**YOUR OBJECTIVE**: Each entry must be reproduced precisely as it stands.

^^^^

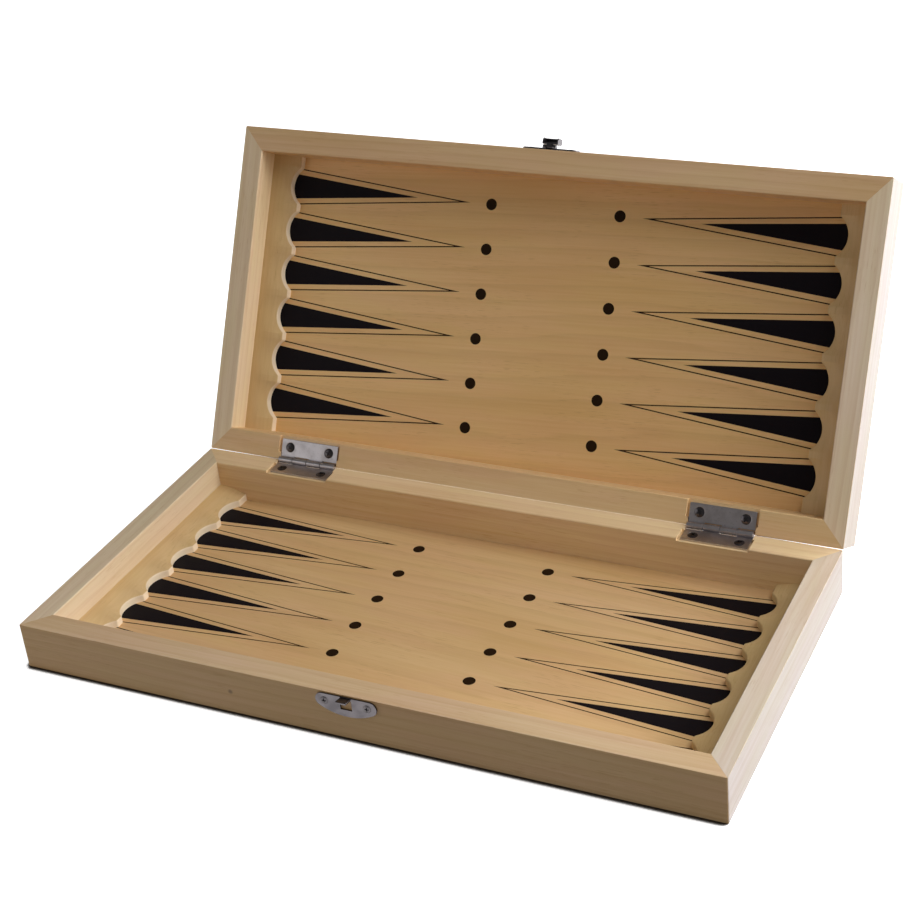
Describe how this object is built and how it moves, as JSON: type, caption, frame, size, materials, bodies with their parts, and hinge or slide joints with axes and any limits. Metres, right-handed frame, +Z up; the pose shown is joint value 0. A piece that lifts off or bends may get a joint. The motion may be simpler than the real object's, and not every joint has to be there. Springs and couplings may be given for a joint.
{
  "type": "folding travel game box",
  "caption": "Folding wooden game box, open: backgammon board with scalloped strips inside, chess and draughts squares outside, two butt hinges and a small hasp catch.",
  "frame": {"origin": "centre of the lower half's underside, on the surface that the box stands on", "axes": "+X to the right along the hinge line, +Y from the catch side to the hinge side, +Z up"},
  "size_m": [0.29, 0.2349, 0.152],
  "materials": {
    "frame_wood": "pale softwood, thinly lacquered, satin",
    "panel_wood": "thin pale board with fine grain, satin",
    "strip_wood": "pale softwood, thinly lacquered, satin",
    "ink": "printed black ink, slightly glossy",
    "hinge_steel": "nickel plated, satin",
    "screw_steel": "zinc plated",
    "catch_steel": "nickel plated, bright"
  },
  "bodies": {
    "tray": {"tray_front_rail": "frame_wood", "tray_back_rail": "frame_wood", "tray_left_rail": "frame_wood", "tray_right_rail": "frame_wood", "tray_panel": "panel_wood", "tray_left_point_strip": "strip_wood", "tray_right_point_strip": "strip_wood", "tray_point_print": "ink", "tray_board_print": "ink", "left_hinge_tray_leaf": "hinge_steel", "left_hinge_pin": "hinge_steel", "right_hinge_tray_leaf": "hinge_steel", "right_hinge_pin": "hinge_steel", "tray_hinge_screws": "screw_steel", "keeper_plate": "catch_steel", "keeper_screws": "screw_steel"},
    "lid": {"lid_front_rail": "frame_wood", "lid_back_rail": "frame_wood", "lid_left_rail": "frame_wood", "lid_right_rail": "frame_wood", "lid_panel": "panel_wood", "lid_left_point_strip": "strip_wood", "lid_right_point_strip": "strip_wood", "lid_point_print": "ink", "lid_board_print": "ink", "left_hinge_lid_leaf": "hinge_steel", "right_hinge_lid_leaf": "hinge_steel", "lid_hinge_screws": "screw_steel", "catch_plate": "catch_steel", "catch_screws": "screw_steel", "hasp_pin": "catch_steel"},
    "hasp": {"hasp": "catch_steel"}
  },
  "joints": [
    {"name": "lid_hinge", "type": "hinge", "parent": "tray", "child": "lid", "pos_m": [0, 0.07255, 0.0201], "axis": [-1, 0, 0], "range_deg": [-118, 62]},
    {"name": "hasp_hinge", "type": "hinge", "parent": "lid", "child": "hasp", "pos_m": [0.001, 0.14265, 0.14852], "axis": [-1, 0, 0], "range_deg": [-92, 16]}
  ]
}
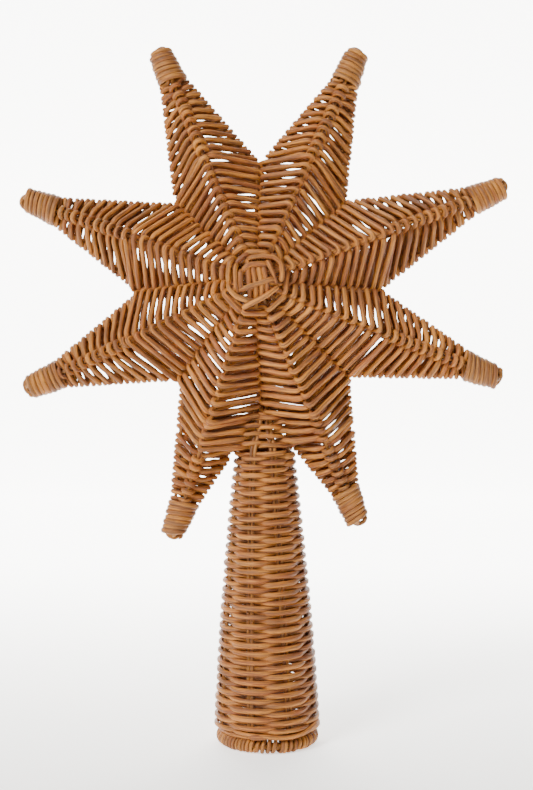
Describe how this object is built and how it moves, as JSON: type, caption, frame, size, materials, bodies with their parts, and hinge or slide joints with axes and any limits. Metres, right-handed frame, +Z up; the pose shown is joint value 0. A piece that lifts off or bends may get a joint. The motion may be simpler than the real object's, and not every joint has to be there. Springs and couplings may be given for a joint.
{
  "type": "rattan star tree topper",
  "caption": "Hollow woven rattan star with bound pointed arms on a tapered woven sleeve that slips over a tree's leader.",
  "frame": {"origin": "middle of the object's footprint, on the underside of the base hoop", "axes": "+Z up along the cone towards the star, +X to the right and -Y towards the viewer, as the star's front is seen"},
  "size_m": [0.2461, 0.0758, 0.3475],
  "materials": {
    "woven_rattan": "satin, stained honey brown rattan core",
    "wound_reed": "satin, fine honey brown reed",
    "rattan_stakes": "satin, light brown rattan stakes"
  },
  "bodies": {
    "root": {"star_body": "woven_rattan", "cone_sleeve": "woven_rattan", "base_hoop": "wound_reed", "tip_binding_1": "wound_reed", "tip_binding_2": "wound_reed", "tip_binding_3": "wound_reed", "tip_binding_4": "wound_reed", "tip_binding_5": "wound_reed", "tip_binding_6": "wound_reed", "tip_binding_7": "wound_reed", "tip_binding_8": "wound_reed", "hub_crossing_front": "rattan_stakes", "hub_crossing_back": "rattan_stakes"}
  },
  "joints": []
}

^^^^

**IN RESPONSE**:
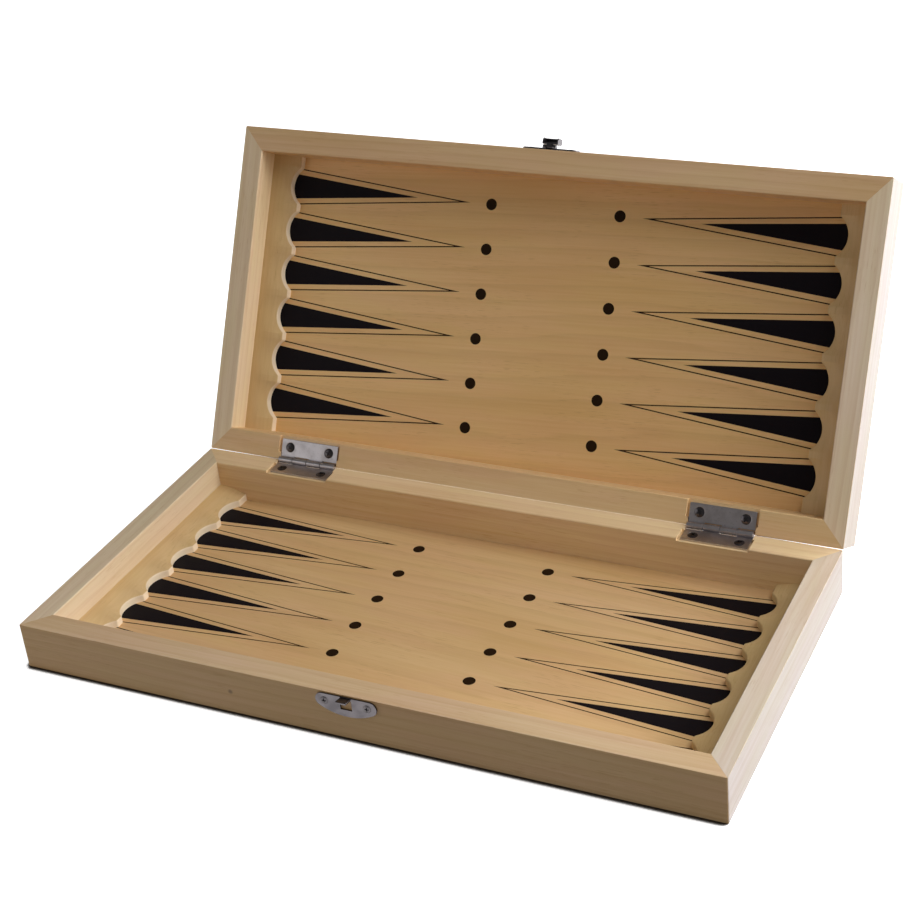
Describe how this object is built and how it moves, as JSON: type, caption, frame, size, materials, bodies with their parts, and hinge or slide joints with axes and any limits. Metres, right-handed frame, +Z up; the pose shown is joint value 0. A piece that lifts off or bends may get a joint. The motion may be simpler than the real object's, and not every joint has to be there. Springs and couplings may be given for a joint.
{
  "type": "folding travel game box",
  "caption": "Folding wooden game box, open: backgammon board with scalloped strips inside, chess and draughts squares outside, two butt hinges and a small hasp catch.",
  "frame": {"origin": "centre of the lower half's underside, on the surface that the box stands on", "axes": "+X to the right along the hinge line, +Y from the catch side to the hinge side, +Z up"},
  "size_m": [0.29, 0.2349, 0.152],
  "materials": {
    "frame_wood": "pale softwood, thinly lacquered, satin",
    "panel_wood": "thin pale board with fine grain, satin",
    "strip_wood": "pale softwood, thinly lacquered, satin",
    "ink": "printed black ink, slightly glossy",
    "hinge_steel": "nickel plated, satin",
    "screw_steel": "zinc plated",
    "catch_steel": "nickel plated, bright"
  },
  "bodies": {
    "tray": {"tray_front_rail": "frame_wood", "tray_back_rail": "frame_wood", "tray_left_rail": "frame_wood", "tray_right_rail": "frame_wood", "tray_panel": "panel_wood", "tray_left_point_strip": "strip_wood", "tray_right_point_strip": "strip_wood", "tray_point_print": "ink", "tray_board_print": "ink", "left_hinge_tray_leaf": "hinge_steel", "left_hinge_pin": "hinge_steel", "right_hinge_tray_leaf": "hinge_steel", "right_hinge_pin": "hinge_steel", "tray_hinge_screws": "screw_steel", "keeper_plate": "catch_steel", "keeper_screws": "screw_steel"},
    "lid": {"lid_front_rail": "frame_wood", "lid_back_rail": "frame_wood", "lid_left_rail": "frame_wood", "lid_right_rail": "frame_wood", "lid_panel": "panel_wood", "lid_left_point_strip": "strip_wood", "lid_right_point_strip": "strip_wood", "lid_point_print": "ink", "lid_board_print": "ink", "left_hinge_lid_leaf": "hinge_steel", "right_hinge_lid_leaf": "hinge_steel", "lid_hinge_screws": "screw_steel", "catch_plate": "catch_steel", "catch_screws": "screw_steel", "hasp_pin": "catch_steel"},
    "hasp": {"hasp": "catch_steel"}
  },
  "joints": [
    {"name": "lid_hinge", "type": "hinge", "parent": "tray", "child": "lid", "pos_m": [0, 0.07255, 0.0201], "axis": [-1, 0, 0], "range_deg": [-118, 62]},
    {"name": "hasp_hinge", "type": "hinge", "parent": "lid", "child": "hasp", "pos_m": [0.001, 0.14265, 0.14852], "axis": [-1, 0, 0], "range_deg": [-92, 16]}
  ]
}
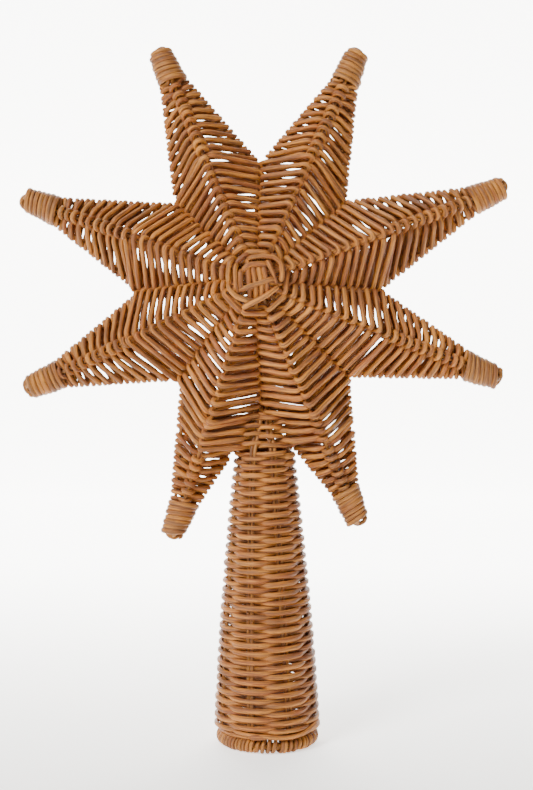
Describe how this object is built and how it moves, as JSON: type, caption, frame, size, materials, bodies with their parts, and hinge or slide joints with axes and any limits. Metres, right-handed frame, +Z up; the pose shown is joint value 0. A piece that lifts off or bends may get a joint. The motion may be simpler than the real object's, and not every joint has to be there. Springs and couplings may be given for a joint.
{
  "type": "rattan star tree topper",
  "caption": "Hollow woven rattan star with bound pointed arms on a tapered woven sleeve that slips over a tree's leader.",
  "frame": {"origin": "middle of the object's footprint, on the underside of the base hoop", "axes": "+Z up along the cone towards the star, +X to the right and -Y towards the viewer, as the star's front is seen"},
  "size_m": [0.2461, 0.0758, 0.3475],
  "materials": {
    "woven_rattan": "satin, stained honey brown rattan core",
    "wound_reed": "satin, fine honey brown reed",
    "rattan_stakes": "satin, light brown rattan stakes"
  },
  "bodies": {
    "root": {"star_body": "woven_rattan", "cone_sleeve": "woven_rattan", "base_hoop": "wound_reed", "tip_binding_1": "wound_reed", "tip_binding_2": "wound_reed", "tip_binding_3": "wound_reed", "tip_binding_4": "wound_reed", "tip_binding_5": "wound_reed", "tip_binding_6": "wound_reed", "tip_binding_7": "wound_reed", "tip_binding_8": "wound_reed", "hub_crossing_front": "rattan_stakes", "hub_crossing_back": "rattan_stakes"}
  },
  "joints": []
}